Fig. 11 is a schematic structural diagram of a bandwidth adjusting device according to an embodiment of the present application; referring to fig. 11, the present embodiment provides a bandwidth adjusting apparatus for performing the bandwidth adjusting method shown in fig. 2, and specifically, the bandwidth adjusting apparatus may include:

the first obtaining module 11 is configured to obtain a network bandwidth level of a preset network and a network packet loss state, where the network bandwidth level is obtained by performing analysis processing on a network bandwidth of the preset network, and the network packet loss state is obtained by performing analysis processing on a network packet loss rate of the preset network;

a first determining module 12, configured to determine a dynamic threshold value for performing analysis processing on a network packet loss rate;

the first processing module 13 is configured to adjust at least one of the network bandwidth and the dynamic threshold based on the network bandwidth level and the network packet loss status.
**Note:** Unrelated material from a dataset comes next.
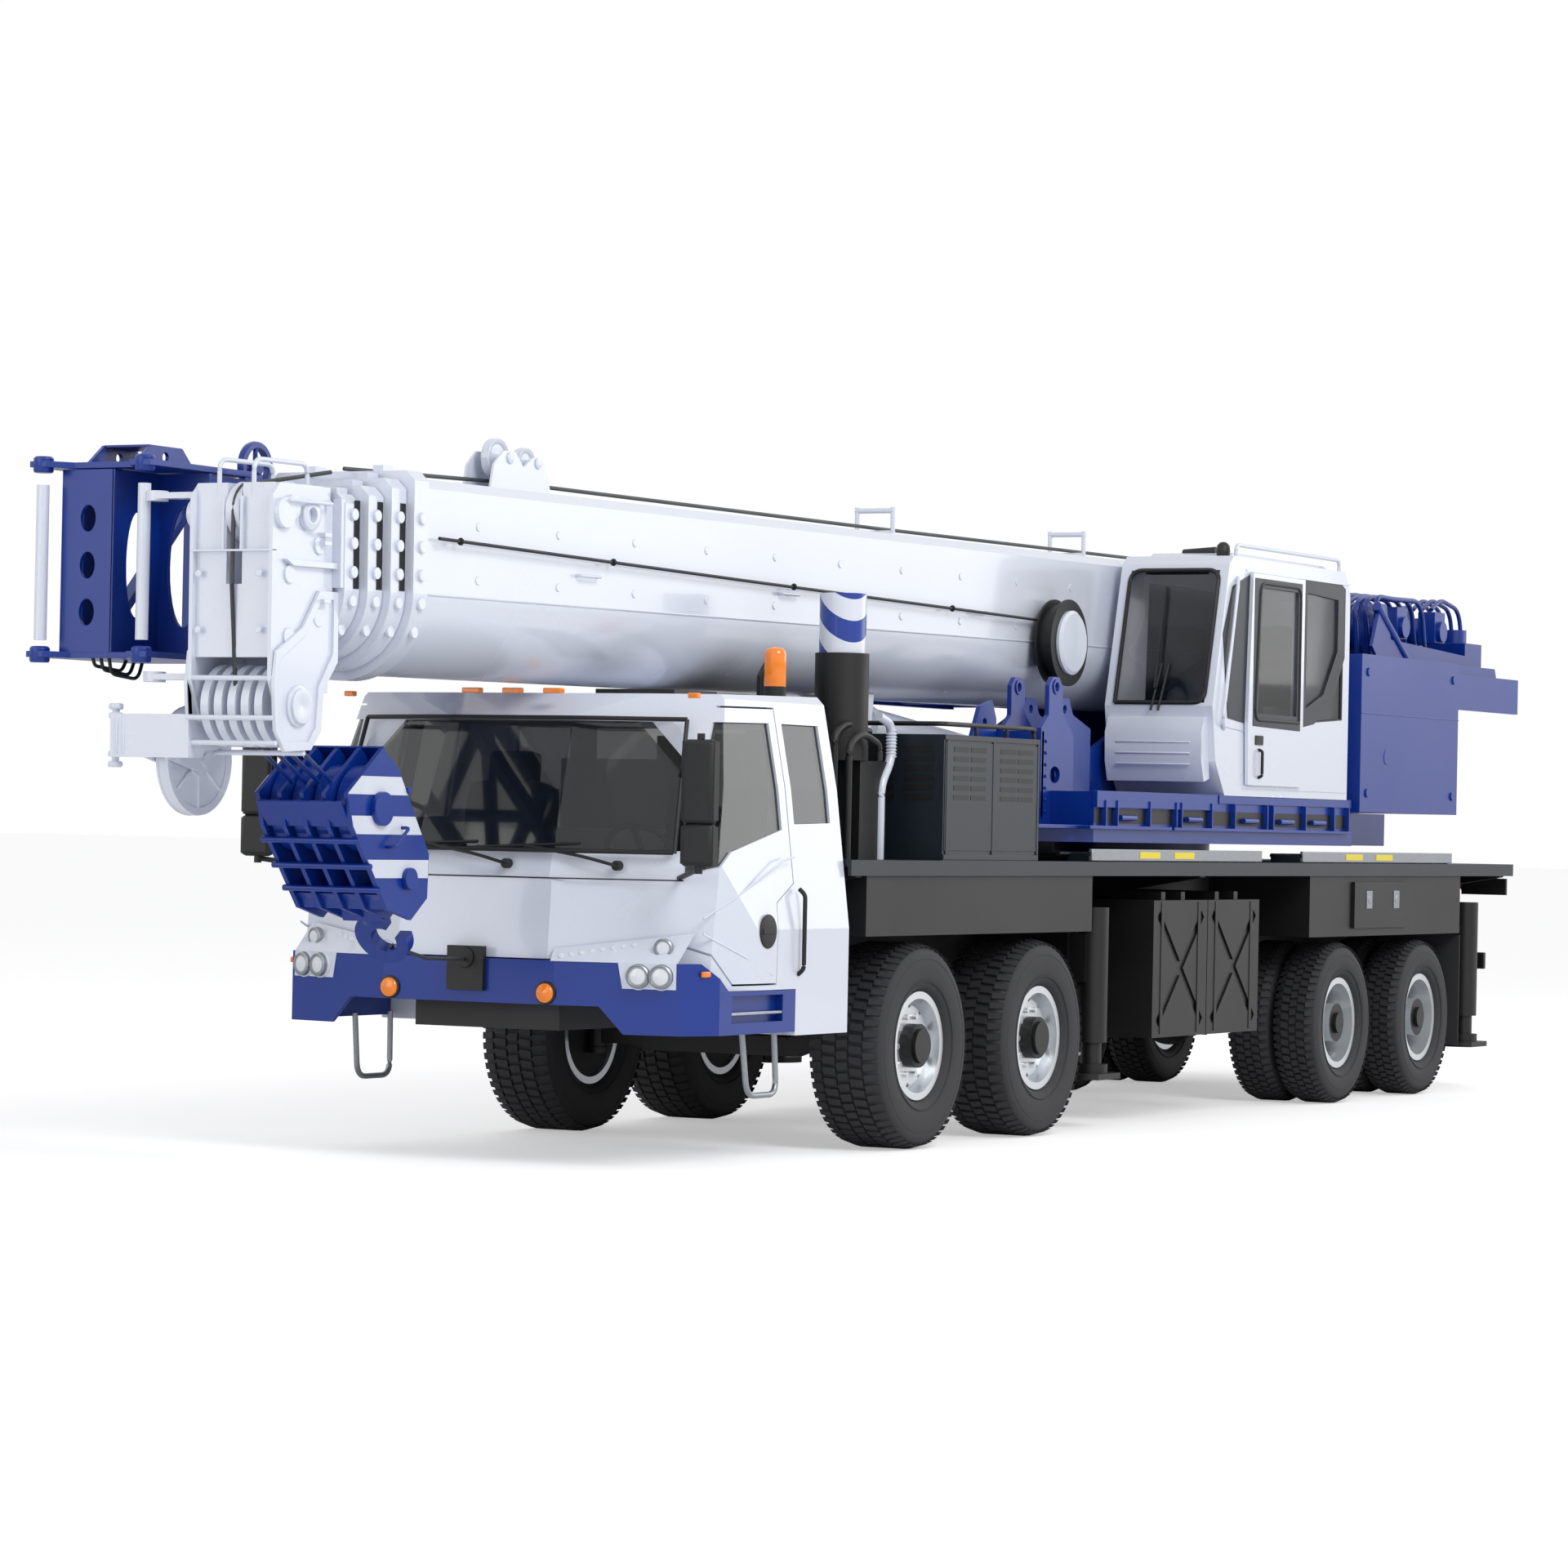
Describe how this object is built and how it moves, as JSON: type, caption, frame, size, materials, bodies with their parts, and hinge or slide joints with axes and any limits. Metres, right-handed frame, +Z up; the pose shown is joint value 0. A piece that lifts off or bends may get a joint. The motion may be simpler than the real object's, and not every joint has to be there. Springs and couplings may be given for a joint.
{
  "type": "truck crane",
  "caption": "Truck crane with a full-width low cab, telescopic boom stowed forward, left operator's cab, counterweight and outriggers, blue and white.",
  "frame": {"origin": "on the ground under the middle of the overall length and width", "axes": "+X forward along the boom, +Y to the left side, +Z up"},
  "size_m": [14.5726, 2.88, 3.7699],
  "materials": {
    "white_paint": "gloss",
    "blue_paint": "gloss",
    "frame_paint": "satin",
    "black_steel": "matte",
    "black_plastic": "matte",
    "cab_trim": "matte",
    "tinted_glass": "gloss",
    "lamp_lens": "gloss",
    "engine_iron": "matte",
    "alloy": "brushed",
    "bright_steel": "polished",
    "tyre_rubber": "matte"
  },
  "bodies": {
    "carrier": {"chassis_frame": "frame_paint", "cab_frame": "frame_paint", "deck": "frame_paint", "axles": "black_steel", "bumper": "blue_paint", "lamps": "lamp_lens", "cab_shell": "white_paint", "cab_glass": "tinted_glass", "cab_interior": "cab_trim", "mirrors": "black_plastic", "engine_block": "engine_iron", "deck_gear": "frame_paint", "side_boxes": "frame_paint"},
    "door_left": {"cab_door_left": "white_paint"},
    "door_right": {"cab_door_right": "white_paint"},
    "steer_1l": {"knuckle_1l": "black_steel"},
    "steer_1r": {"knuckle_1r": "black_steel"},
    "steer_2l": {"knuckle_2l": "black_steel"},
    "steer_2r": {"knuckle_2r": "black_steel"},
    "wheel_1l": {"rim_1l": "alloy", "tyre_1l": "tyre_rubber"},
    "wheel_1r": {"rim_1r": "alloy", "tyre_1r": "tyre_rubber"},
    "wheel_2l": {"rim_2l": "alloy", "tyre_2l": "tyre_rubber"},
    "wheel_2r": {"rim_2r": "alloy", "tyre_2r": "tyre_rubber"},
    "wheel_3l": {"rim_3l": "alloy", "tyre_3l": "tyre_rubber"},
    "wheel_3r": {"rim_3r": "alloy", "tyre_3r": "tyre_rubber"},
    "wheel_4l": {"rim_4l": "alloy", "tyre_4l": "tyre_rubber"},
    "wheel_4r": {"rim_4r": "alloy", "tyre_4r": "tyre_rubber"},
    "beam_fl": {"outrigger_beam_fl": "black_steel"},
    "leg_fl": {"jack_fl": "black_steel"},
    "beam_fr": {"outrigger_beam_fr": "black_steel"},
    "leg_fr": {"jack_fr": "black_steel"},
    "beam_rl": {"outrigger_beam_rl": "black_steel"},
    "leg_rl": {"jack_rl": "black_steel"},
    "beam_rr": {"outrigger_beam_rr": "black_steel"},
    "leg_rr": {"jack_rr": "black_steel"},
    "upper": {"turntable": "blue_paint", "counterweight": "blue_paint", "winches": "blue_paint", "operator_cab": "white_paint", "operator_glass": "tinted_glass", "operator_seat": "cab_trim"},
    "cab_slide": {"operator_door": "white_paint"},
    "boom_1": {"boom_base": "white_paint", "jib": "blue_paint"},
    "boom_2": {"boom_section_2": "white_paint"},
    "boom_3": {"boom_section_3": "white_paint"},
    "boom_4": {"boom_section_4": "white_paint"},
    "boom_5": {"boom_section_5": "white_paint"},
    "barrel": {"lift_barrel": "white_paint"},
    "rod": {"lift_rod": "bright_steel"},
    "block": {"hook_block": "blue_paint"},
    "swivel_hook": {"hook": "blue_paint"}
  },
  "joints": [
    {"name": "door_left_hinge", "type": "hinge", "parent": "carrier", "child": "door_left", "pos_m": [4.86671, 1.232, 1.7], "axis": [0, 0, -1], "range_deg": [0, 70]},
    {"name": "door_right_hinge", "type": "hinge", "parent": "carrier", "child": "door_right", "pos_m": [4.86671, -1.232, 1.7], "axis": [0, 0, 1], "range_deg": [0, 70]},
    {"name": "steer_1l_turn", "type": "hinge", "parent": "carrier", "child": "steer_1l", "pos_m": [2.34371, 0.82, 0.575], "axis": [0, 0, 1], "range_deg": [-35, 35]},
    {"name": "steer_1r_turn", "type": "hinge", "parent": "carrier", "child": "steer_1r", "pos_m": [2.34371, -0.82, 0.575], "axis": [0, 0, 1], "range_deg": [-35, 35]},
    {"name": "steer_2l_turn", "type": "hinge", "parent": "carrier", "child": "steer_2l", "pos_m": [0.80371, 0.82, 0.575], "axis": [0, 0, 1], "range_deg": [-21, 21]},
    {"name": "steer_2r_turn", "type": "hinge", "parent": "carrier", "child": "steer_2r", "pos_m": [0.80371, -0.82, 0.575], "axis": [0, 0, 1], "range_deg": [-21, 21]},
    {"name": "wheel_1l_spin", "type": "hinge", "parent": "steer_1l", "child": "wheel_1l", "pos_m": [2.34371, 1.055, 0.575], "axis": [0, 1, 0], "continuous": true},
    {"name": "wheel_1r_spin", "type": "hinge", "parent": "steer_1r", "child": "wheel_1r", "pos_m": [2.34371, -1.055, 0.575], "axis": [0, 1, 0], "continuous": true},
    {"name": "wheel_2l_spin", "type": "hinge", "parent": "steer_2l", "child": "wheel_2l", "pos_m": [0.80371, 1.055, 0.575], "axis": [0, 1, 0], "continuous": true},
    {"name": "wheel_2r_spin", "type": "hinge", "parent": "steer_2r", "child": "wheel_2r", "pos_m": [0.80371, -1.055, 0.575], "axis": [0, 1, 0], "continuous": true},
    {"name": "wheel_3l_spin", "type": "hinge", "parent": "carrier", "child": "wheel_3l", "pos_m": [-3.88629, 0.9575, 0.538], "axis": [0, 1, 0], "continuous": true},
    {"name": "wheel_3r_spin", "type": "hinge", "parent": "carrier", "child": "wheel_3r", "pos_m": [-3.88629, -0.9575, 0.538], "axis": [0, 1, 0], "continuous": true},
    {"name": "wheel_4l_spin", "type": "hinge", "parent": "carrier", "child": "wheel_4l", "pos_m": [-5.38629, 0.9575, 0.538], "axis": [0, 1, 0], "continuous": true},
    {"name": "wheel_4r_spin", "type": "hinge", "parent": "carrier", "child": "wheel_4r", "pos_m": [-5.38629, -0.9575, 0.538], "axis": [0, 1, 0], "continuous": true},
    {"name": "beam_fl_slide", "type": "slide", "parent": "carrier", "child": "beam_fl", "axis": [0, 1, 0], "range_m": [0, 1.85]},
    {"name": "leg_fl_slide", "type": "slide", "parent": "beam_fl", "child": "leg_fl", "axis": [0, 0, -1], "range_m": [0, 0.55]},
    {"name": "beam_fr_slide", "type": "slide", "parent": "carrier", "child": "beam_fr", "axis": [0, -1, 0], "range_m": [0, 1.85]},
    {"name": "leg_fr_slide", "type": "slide", "parent": "beam_fr", "child": "leg_fr", "axis": [0, 0, -1], "range_m": [0, 0.55]},
    {"name": "beam_rl_slide", "type": "slide", "parent": "carrier", "child": "beam_rl", "axis": [0, 1, 0], "range_m": [0, 1.85]},
    {"name": "leg_rl_slide", "type": "slide", "parent": "beam_rl", "child": "leg_rl", "axis": [0, 0, -1], "range_m": [0, 0.55]},
    {"name": "beam_rr_slide", "type": "slide", "parent": "carrier", "child": "beam_rr", "axis": [0, -1, 0], "range_m": [0, 1.85]},
    {"name": "leg_rr_slide", "type": "slide", "parent": "beam_rr", "child": "leg_rr", "axis": [0, 0, -1], "range_m": [0, 0.55]},
    {"name": "slew", "type": "hinge", "parent": "carrier", "child": "upper", "pos_m": [-2.70629, 0, 1.64], "axis": [0, 0, 1], "continuous": true},
    {"name": "cab_door_slide", "type": "slide", "parent": "upper", "child": "cab_slide", "axis": [-1, 0, 0], "range_m": [0, 0.75]},
    {"name": "boom_lift", "type": "hinge", "parent": "upper", "child": "boom_1", "pos_m": [-4.55629, 0, 3.1], "axis": [0, -1, 0], "range_deg": [0, 80]},
    {"name": "boom_2_slide", "type": "slide", "parent": "boom_1", "child": "boom_2", "axis": [1, 0, -0.0096], "range_m": [0, 7.6]},
    {"name": "boom_3_slide", "type": "slide", "parent": "boom_2", "child": "boom_3", "axis": [1, 0, -0.0096], "range_m": [0, 7.6]},
    {"name": "boom_4_slide", "type": "slide", "parent": "boom_3", "child": "boom_4", "axis": [1, 0, -0.0096], "range_m": [0, 7.6]},
    {"name": "boom_5_slide", "type": "slide", "parent": "boom_4", "child": "boom_5", "axis": [1, 0, -0.0096], "range_m": [0, 7.6]},
    {"name": "barrel_swing", "type": "hinge", "parent": "upper", "child": "barrel", "pos_m": [-2.95629, 0, 1.99], "axis": [0, -1, 0], "range_deg": [0, 84.1]},
    {"name": "rod_slide", "type": "slide", "parent": "barrel", "child": "rod", "axis": [0.9948, 0, 0.102], "range_m": [0, 2.493]},
    {"name": "block_swing", "type": "hinge", "parent": "boom_5", "child": "block", "pos_m": [7.05665, 0, 2.30849], "axis": [0, -1, 0], "range_deg": [-21, 0.5]},
    {"name": "hook_swivel", "type": "hinge", "parent": "block", "child": "swivel_hook", "pos_m": [5.98371, 0, 1.33], "axis": [0.6, 0, 0.8], "continuous": true}
  ],
  "couplings": [
    {"joint": "steer_1r_turn", "follows": "steer_1l_turn", "ratio": 1},
    {"joint": "steer_2l_turn", "follows": "steer_1l_turn", "ratio": 0.6},
    {"joint": "steer_2r_turn", "follows": "steer_1l_turn", "ratio": 0.6},
    {"joint": "barrel_swing", "follows": "boom_lift", "ratio": 1.045},
    {"joint": "rod_slide", "follows": "boom_lift", "m_per_rad": 1.7781},
    {"joint": "block_swing", "follows": "boom_lift", "ratio": -0.25}
  ]
}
In some examples, when the first processing module 13 adjusts at least one of the network bandwidth and the dynamic threshold based on the network bandwidth level and the network packet loss status, the first processing module 13 is configured to perform: when the network packet loss state is a preset low packet loss state, determining a first adjustment strategy corresponding to a preset network; the network bandwidth is increased and the dynamic threshold is lowered based on the first adjustment policy.

In some examples, when the first processing module 13 increases the network bandwidth based on the first adjustment policy, the first processing module 13 is configured to perform: acquiring a first adjustment proportion and a bandwidth adjustment amplitude for increasing network bandwidth; the network bandwidth is increased based on the first adjustment ratio and the bandwidth adjustment amplitude.

In some examples, when the first processing module 13 increases the network bandwidth based on the first adjustment ratio and the bandwidth adjustment magnitude, the first processing module 13 is configured to perform: obtaining a product value of a first adjustment proportion and a network bandwidth, wherein the first adjustment proportion is a value which is more than 0 and less than 1; and determining the sum of the product value and the bandwidth adjustment amplitude as the adjusted network bandwidth.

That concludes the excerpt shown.